Opinion

“How blatantly can an administration lie to promote a war and get away with it?” was a very good question asked by Robert Jensen (in an April 27 Philadelphia Inquirer article). Jensen is a journalism professor at the University of Texas at Austin. To whip up fear and pro-war fervor in the American people, Jensen wrote, “U.S. officials lied and distorted the truth for months.” A few examples:

•After U.S. officials claimed that Iraq had purchased uranium from Niger, Mohamed ElBaradei, head of the International Atomic Energy Agency, later explained that the documents on which the U.S. claim was based were “faked.”

•In Colin Powell’s Feb. 5, 2003, UN exhortation to war, he claimed that a “poison and explosive training center camp” existed in northeastern Iraq. A few days later, when journalists visited the site, they found a “dilapidated collection of concrete outbuildings” and no evidence to support Powell’s claims.

•The 19-page British intelligence report praised in Powell’s Feb. 5 performance was revealed a few days later (by England’s Channel Four News) to have been plagiarized from three different previously published articles. Powell lauded the 19-page report for its “exquisite detail” about “Iraqi deception activities.”

One irony, of course, is that plagiarism itself is a deceptive activity. Plagiarism is but one piece of an entire quilt of U.S. fabrications, desperately stitched together by the imperialists to shield their naked greed and amorality from the eyes of U.S. residents. After all, if they stood boldly before us with the declaration that they were going to use working-class sons and daughters to massacre innocent humans and steal those people’s resources and right to self-determination, most working-class people in the U.S. would demur.

The U.S. corporate media, in spite of a few articles here and there, is also a great danger to the American people’s ability to think logically. For instance, CNN, mistakenly trusted by some, is no guardian of the public’s right to know the facts. The 2002 book Into the Buzzsaw: Leading Journalists Expose the Myth of a Free Press, edited by Kristina Borjesson, revealed the “propagandistic nature” of CNN’s war coverage in Afghanistan, in a chapter by journalist Robert McChesney. Fearing the “outrage” of the U.S. ruling class if CNN presented critical coverage to the U.S. population, CNN president Walter Isaacson ordered CNN to, as McChesney says, “provide two different versions of the war: a more critical one for the global audience and a sugarcoated one for Americans.” One element of the American version, per Isaacson’s order, is that U.S. viewers must always see a clear relationship between Sept. 11, the “war on terrorism” and news coverage of U.S. aggression in the Middle East, even when there is no “clear relationship.” Is it any wonder that some Americans think Saddam Hussein was personally involved in Sept. 11?

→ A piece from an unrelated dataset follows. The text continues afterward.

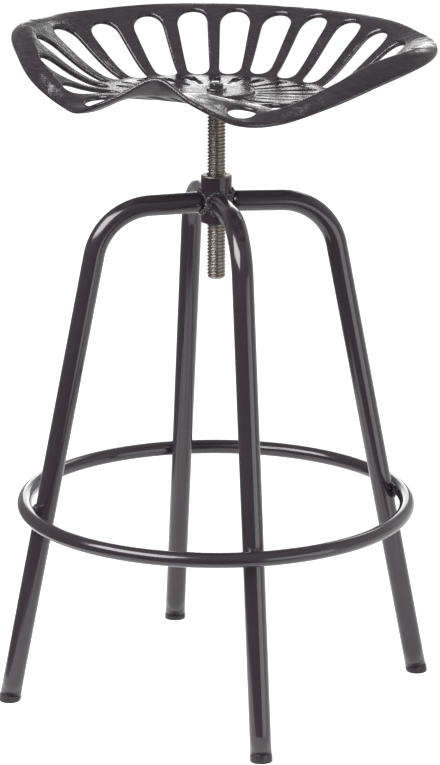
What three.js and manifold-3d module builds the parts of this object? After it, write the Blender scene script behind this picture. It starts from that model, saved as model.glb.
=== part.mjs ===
import * as THREE from 'three';
import { mergeVertices } from 'three/addons/utils/BufferGeometryUtils.js';
import { ParametricGeometry } from 'three/addons/geometries/ParametricGeometry.js';
import Module from 'manifold-3d';

// Tractor seat stool: a slotted cast seat pan on a screw spindle, carried by a threaded hub
// with four bent tube legs and a foot ring. The seat faces -Y, +Z is up, and the origin is
// on the floor under the spindle. Lengths are in millimetres.

// Frame
const legDiameter = 22;
const legWall = 1.5;
const footSpread = 223;
const legLeanDegrees = 11.2;
const armHeight = 530;
const armDroopDegrees = 1.5;
const legBendRadius = 62;
const firstLegDegrees = 35;
const legNames = ['right_leg', 'back_leg', 'left_leg', 'front_leg'];

// Foot ring, welded to the outside of the legs
const ringDiameter = 16;
const ringWall = 1.5;
const ringHeight = 207;

// Feet
const footCapRimThickness = 1;
const footCapHeight = 7;
const footCapPlugLength = 16;

// Threaded hub and spindle
const hubDiameter = 32;
const hubHeight = 50;
const hubOverArm = 28;
const hubChamfer = 1.5;
const spindleDiameter = 19;
const spindleBelowHub = 59;
const spindleChamfer = 2;
const spindleTapDepth = 26;

// Seat fixing
const boltDiameter = 8;
const boltAcrossFlats = 12;
const boltHeadHeight = 5.5;
const boltLength = 30;
const washerDiameter = 21;
const washerThickness = 1.6;
const seatPlateDiameter = 60;
const seatPlateThickness = 5;

// Seat casting
const seatOverHub = 88;
const seatHalfWidth = 227;
const seatRise = 57;
const seatWall = 5;
const seatRimBead = 7;
const seatDiscRadius = 38;
const seatDiscThickness = 8;
const seatDiscStep = 3;

// Welds
const hubWeldRadius = 3.2;
const ringWeldLength = 17;
const ringWeldThickness = 7;

// Fits and mesh fineness
const clearance = 0.3;
const overrun = 5;
const mergeDistance = 1e-4;
const tubeSides = 12;
const ringSides = 12;
const roundSides = 24;
const seatSlices = 66;

// Seat outline, one station every 15 degrees from the middle of the back to the middle of the
// front, mirrored to the other side. Radii are shares of the half width, heights are shares of
// the rise of the back rim over the middle disc, and the bowl shares say how steeply the wall
// meets its shoulder.
const floorRadiusShares = [
  0.43, 0.44, 0.466, 0.488, 0.495, 0.502, 0.512, 0.526, 0.529, 0.512, 0.489, 0.474, 0.469,
];
const floorHeightShares = [
  0, -0.005, -0.01, -0.005, -0.005, 0.015, 0.07, 0.12, 0.128, 0.13, 0.225, 0.32, 0.32,
];
const shoulderRadiusShares = [
  0.785, 0.765, 0.765, 0.802, 0.85, 0.893, 0.901, 0.835, 0.755, 0.69, 0.638, 0.61, 0.595,
];
const shoulderHeightShares = [
  0.985, 0.985, 0.94, 0.905, 0.88, 0.885, 0.94, 0.8, 0.42, 0.12, 0.04, 0.29, 0.36,
];
const rimRadiusShares = [
  0.835, 0.835, 0.85, 0.872, 0.905, 0.972, 1, 0.897, 0.812, 0.73, 0.738, 0.7, 0.657,
];
const rimHeightShares = [
  0.98, 0.99, 0.99, 0.985, 0.955, 0.912, 0.807, 0.515, 0.2, -0.07, -0.05, 0.25, 0.6,
];
const wallBowlShares = [
  0.45, 0.38, 0.38, 0.45, 0.47, 0.53, 0.58, 0.65, 0.88, 0.9, 0.76, 0.75, 0.7,
];

// Turns of the long slots from the middle of the back, then of the thigh hole and of two
// places with no hole in front of it. The inner slots lie midway between these turns.
const slotTurnsInDegrees = [0, 16, 32.1, 48.1, 64.2, 80.2, 96.3, 112.3, 128.4, 146.7, 163.4, 180];

// Ends of the slots by their number from the middle of the back, and sizes of all holes, as
// shares of the half width
const slotStartShares = [0.483, 0.477, 0.495, 0.506, 0.514, 0.528, 0.52, 0.489, 0.45];
const slotEndShares = [0.777, 0.771, 0.791, 0.817, 0.848, 0.88, 0.852, 0.793, 0.709];
const innerSlotEndShares = [0.402, 0.43, 0.45, 0.461, 0.47, 0.476, 0.457, 0.42, 0.4, 0.405, 0.418];
const slotInnerWidthShare = 0.106;
const slotOuterWidthShare = 0.14;
const innerSlotWideShare = 0.048;
const innerSlotNarrowShare = 0.015;
const innerSlotGapShare = 0.022;
const thighHoleWidthShare = 0.125;
const thighHoleLengthShare = 0.119;
const thighHoleRadiusShare = 0.621;
const stationsToFront = rimRadiusShares.length - 1;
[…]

It should anger us that the capitalists have such raw contempt for the American working class whom they urge on to war with appeals to “patriotism.” Then again, that’s the same contempt with which we are viewed and fought against when we need to organize unions, when we need healthcare, or our children need well-funded public education. It is that same basic contempt for humanity that allows corporate CEOs to cheat workers out of their pensions. It is that same contempt that allows imperialist aims to be more important to the ruling class than the very lives they end for profit.

The blatant lies are also evidence of ruling-class fear of resistance. They fear us even as they have contempt for our lives and intelligence, much as the owners of chattel slaves in America denied the right to read to most enslaved Africans. The price of being caught learning to read was death. Now we are allowed to read, but the ruling class fights ruthlessly to control what we read and see. For that reason, Communist Party USA members were imprisoned during the vicious McCarthy witch-hunt in the 1950s. Those who would be our masters understand the importance of keeping exploited workers ignorant of the root cause of their misery, capitalism. So they lie. But their patchwork quilt of lies (“evidence” of weapons of mass destruction, using “democracy” to cover other motives, manufacturing intelligence reports, tying Hussein to 9/11, and on and on) is insufficient to cover the tremendous crime they have committed against the innocent people of Iraq.